■ **Written instruction**
Starting at the line with "Model this object" and stopping at the line with "nipple at the", repeat each line exactly. Include both and omit the rest.

* BEGIN Data for processing *

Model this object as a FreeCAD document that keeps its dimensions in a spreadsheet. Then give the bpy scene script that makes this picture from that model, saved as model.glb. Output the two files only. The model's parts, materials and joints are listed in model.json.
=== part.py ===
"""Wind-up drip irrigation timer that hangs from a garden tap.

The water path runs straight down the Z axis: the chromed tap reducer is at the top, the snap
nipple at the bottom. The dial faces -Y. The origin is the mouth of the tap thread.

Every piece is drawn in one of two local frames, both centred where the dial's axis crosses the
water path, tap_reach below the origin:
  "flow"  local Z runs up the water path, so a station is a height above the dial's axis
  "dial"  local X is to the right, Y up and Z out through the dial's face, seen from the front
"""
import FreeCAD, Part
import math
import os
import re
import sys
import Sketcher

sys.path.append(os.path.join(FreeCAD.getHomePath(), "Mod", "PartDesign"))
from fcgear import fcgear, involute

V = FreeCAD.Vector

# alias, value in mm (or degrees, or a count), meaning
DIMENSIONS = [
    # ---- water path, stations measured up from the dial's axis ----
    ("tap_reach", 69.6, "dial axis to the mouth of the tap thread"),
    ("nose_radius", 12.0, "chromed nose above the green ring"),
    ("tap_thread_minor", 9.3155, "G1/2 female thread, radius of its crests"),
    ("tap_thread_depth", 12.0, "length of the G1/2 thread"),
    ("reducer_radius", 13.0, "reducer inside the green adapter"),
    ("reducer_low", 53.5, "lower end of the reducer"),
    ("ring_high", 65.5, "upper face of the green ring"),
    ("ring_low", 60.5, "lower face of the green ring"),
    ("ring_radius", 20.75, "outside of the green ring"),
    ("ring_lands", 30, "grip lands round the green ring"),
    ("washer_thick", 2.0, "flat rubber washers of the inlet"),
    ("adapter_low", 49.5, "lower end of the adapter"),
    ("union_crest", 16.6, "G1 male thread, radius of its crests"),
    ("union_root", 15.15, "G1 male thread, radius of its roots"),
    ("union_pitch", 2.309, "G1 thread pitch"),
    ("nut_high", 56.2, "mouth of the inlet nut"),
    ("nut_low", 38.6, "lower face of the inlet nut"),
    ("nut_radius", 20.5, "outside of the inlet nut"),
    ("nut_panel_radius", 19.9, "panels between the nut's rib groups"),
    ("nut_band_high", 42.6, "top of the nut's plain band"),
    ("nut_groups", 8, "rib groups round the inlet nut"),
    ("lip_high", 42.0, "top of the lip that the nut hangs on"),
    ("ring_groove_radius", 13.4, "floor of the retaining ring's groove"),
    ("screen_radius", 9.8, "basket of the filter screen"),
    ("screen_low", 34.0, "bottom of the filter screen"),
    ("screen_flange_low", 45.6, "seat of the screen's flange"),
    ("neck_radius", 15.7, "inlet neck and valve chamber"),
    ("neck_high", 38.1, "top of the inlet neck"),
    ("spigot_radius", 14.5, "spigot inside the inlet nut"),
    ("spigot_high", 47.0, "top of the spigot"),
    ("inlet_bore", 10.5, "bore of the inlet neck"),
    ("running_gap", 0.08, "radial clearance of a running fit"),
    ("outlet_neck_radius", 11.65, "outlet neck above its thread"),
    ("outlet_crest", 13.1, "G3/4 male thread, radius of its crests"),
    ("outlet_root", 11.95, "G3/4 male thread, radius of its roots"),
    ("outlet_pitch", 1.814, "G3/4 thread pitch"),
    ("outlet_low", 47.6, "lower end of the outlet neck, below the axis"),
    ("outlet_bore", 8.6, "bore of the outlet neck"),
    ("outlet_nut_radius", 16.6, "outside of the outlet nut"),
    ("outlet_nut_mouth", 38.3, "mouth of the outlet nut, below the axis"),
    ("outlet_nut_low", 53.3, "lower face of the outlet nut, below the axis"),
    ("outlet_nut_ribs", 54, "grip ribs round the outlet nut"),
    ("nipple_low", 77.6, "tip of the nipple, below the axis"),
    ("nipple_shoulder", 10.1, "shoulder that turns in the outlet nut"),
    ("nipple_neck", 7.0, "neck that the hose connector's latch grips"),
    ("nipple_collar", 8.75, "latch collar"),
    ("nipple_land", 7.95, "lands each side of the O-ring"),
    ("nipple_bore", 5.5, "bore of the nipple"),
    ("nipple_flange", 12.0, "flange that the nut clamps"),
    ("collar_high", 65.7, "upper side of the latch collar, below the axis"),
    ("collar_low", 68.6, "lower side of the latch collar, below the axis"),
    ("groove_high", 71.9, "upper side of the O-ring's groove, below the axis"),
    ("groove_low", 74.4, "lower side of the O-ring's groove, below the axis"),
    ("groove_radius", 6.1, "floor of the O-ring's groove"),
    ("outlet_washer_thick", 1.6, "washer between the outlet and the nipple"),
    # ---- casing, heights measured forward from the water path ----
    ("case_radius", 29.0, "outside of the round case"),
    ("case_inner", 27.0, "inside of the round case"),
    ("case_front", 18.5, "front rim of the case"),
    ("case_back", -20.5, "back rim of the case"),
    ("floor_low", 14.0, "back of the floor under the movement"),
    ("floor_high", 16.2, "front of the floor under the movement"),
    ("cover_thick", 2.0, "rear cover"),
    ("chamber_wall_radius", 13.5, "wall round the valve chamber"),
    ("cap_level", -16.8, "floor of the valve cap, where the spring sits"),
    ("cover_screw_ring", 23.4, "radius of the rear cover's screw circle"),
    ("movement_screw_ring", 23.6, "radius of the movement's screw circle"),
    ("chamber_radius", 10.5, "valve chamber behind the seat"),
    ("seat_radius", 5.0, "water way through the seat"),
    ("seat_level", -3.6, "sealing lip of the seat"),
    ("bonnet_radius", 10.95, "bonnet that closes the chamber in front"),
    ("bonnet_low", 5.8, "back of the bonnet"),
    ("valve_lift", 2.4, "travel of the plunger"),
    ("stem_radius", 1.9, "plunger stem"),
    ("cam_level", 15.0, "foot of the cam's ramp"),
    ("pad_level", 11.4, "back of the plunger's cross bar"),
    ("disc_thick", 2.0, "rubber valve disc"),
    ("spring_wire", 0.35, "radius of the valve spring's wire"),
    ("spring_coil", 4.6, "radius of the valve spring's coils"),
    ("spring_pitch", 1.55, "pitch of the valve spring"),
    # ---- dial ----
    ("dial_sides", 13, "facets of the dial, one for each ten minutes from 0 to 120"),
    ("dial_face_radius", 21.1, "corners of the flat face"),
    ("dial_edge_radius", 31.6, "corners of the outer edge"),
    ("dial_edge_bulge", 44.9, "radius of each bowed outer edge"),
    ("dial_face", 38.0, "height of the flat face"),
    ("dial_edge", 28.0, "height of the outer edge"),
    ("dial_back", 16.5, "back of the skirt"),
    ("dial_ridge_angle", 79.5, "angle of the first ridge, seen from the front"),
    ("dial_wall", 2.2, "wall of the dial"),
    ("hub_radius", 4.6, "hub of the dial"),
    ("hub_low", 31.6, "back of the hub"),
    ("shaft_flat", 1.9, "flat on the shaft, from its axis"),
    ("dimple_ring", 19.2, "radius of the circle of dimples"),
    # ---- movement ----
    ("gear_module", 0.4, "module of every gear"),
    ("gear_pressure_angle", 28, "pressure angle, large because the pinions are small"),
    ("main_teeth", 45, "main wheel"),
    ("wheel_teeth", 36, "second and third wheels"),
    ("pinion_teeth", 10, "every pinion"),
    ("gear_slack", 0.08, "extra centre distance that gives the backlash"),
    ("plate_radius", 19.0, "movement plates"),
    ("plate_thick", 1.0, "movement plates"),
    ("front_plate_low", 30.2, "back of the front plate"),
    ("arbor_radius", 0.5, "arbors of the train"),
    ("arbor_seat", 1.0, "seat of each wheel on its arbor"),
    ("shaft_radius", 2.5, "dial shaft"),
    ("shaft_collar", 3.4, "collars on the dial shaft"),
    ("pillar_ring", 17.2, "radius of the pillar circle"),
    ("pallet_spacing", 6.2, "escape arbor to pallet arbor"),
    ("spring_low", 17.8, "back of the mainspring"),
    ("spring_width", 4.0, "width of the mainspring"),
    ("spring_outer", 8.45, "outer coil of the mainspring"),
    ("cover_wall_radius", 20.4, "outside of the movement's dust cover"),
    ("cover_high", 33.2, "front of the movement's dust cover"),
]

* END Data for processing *
* BEGIN Data for processing *

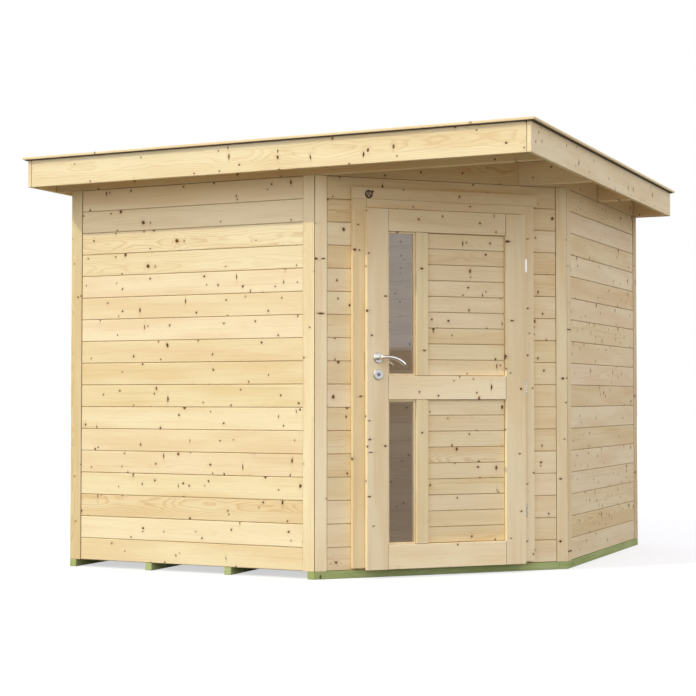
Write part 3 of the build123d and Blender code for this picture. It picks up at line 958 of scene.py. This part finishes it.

* END Data for processing *
* BEGIN Data for processing *

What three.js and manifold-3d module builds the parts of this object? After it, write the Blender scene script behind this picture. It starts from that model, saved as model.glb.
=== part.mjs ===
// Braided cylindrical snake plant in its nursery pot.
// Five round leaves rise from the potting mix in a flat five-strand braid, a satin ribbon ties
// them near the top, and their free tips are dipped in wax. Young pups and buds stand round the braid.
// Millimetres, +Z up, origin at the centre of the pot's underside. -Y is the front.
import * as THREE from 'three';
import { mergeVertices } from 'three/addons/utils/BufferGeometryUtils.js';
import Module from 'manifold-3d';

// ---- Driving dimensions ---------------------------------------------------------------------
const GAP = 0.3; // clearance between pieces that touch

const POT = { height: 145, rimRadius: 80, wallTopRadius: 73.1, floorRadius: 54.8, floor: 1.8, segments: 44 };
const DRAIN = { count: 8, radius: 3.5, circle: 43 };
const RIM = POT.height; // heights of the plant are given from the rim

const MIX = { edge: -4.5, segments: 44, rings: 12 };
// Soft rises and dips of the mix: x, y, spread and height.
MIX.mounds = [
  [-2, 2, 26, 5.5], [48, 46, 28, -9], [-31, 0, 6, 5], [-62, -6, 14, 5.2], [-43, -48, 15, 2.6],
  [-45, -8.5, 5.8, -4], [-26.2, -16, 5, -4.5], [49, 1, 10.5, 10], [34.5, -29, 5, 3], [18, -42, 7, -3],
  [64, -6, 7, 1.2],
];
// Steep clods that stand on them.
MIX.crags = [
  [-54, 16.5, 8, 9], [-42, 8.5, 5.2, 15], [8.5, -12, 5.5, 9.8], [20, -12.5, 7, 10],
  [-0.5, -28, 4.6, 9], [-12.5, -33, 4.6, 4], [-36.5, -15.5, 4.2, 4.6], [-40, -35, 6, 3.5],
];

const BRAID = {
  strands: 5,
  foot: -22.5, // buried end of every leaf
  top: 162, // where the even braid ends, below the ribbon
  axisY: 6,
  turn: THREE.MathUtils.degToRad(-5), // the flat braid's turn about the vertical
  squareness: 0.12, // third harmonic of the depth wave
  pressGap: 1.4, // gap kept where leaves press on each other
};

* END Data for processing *

■ **Finished answer**
Model this object as a FreeCAD document that keeps its dimensions in a spreadsheet. Then give the bpy scene script that makes this picture from that model, saved as model.glb. Output the two files only. The model's parts, materials and joints are listed in model.json.
=== part.py ===
"""Wind-up drip irrigation timer that hangs from a garden tap.

The water path runs straight down the Z axis: the chromed tap reducer is at the top, the snap
nipple at the bottom. The dial faces -Y. The origin is the mouth of the tap thread.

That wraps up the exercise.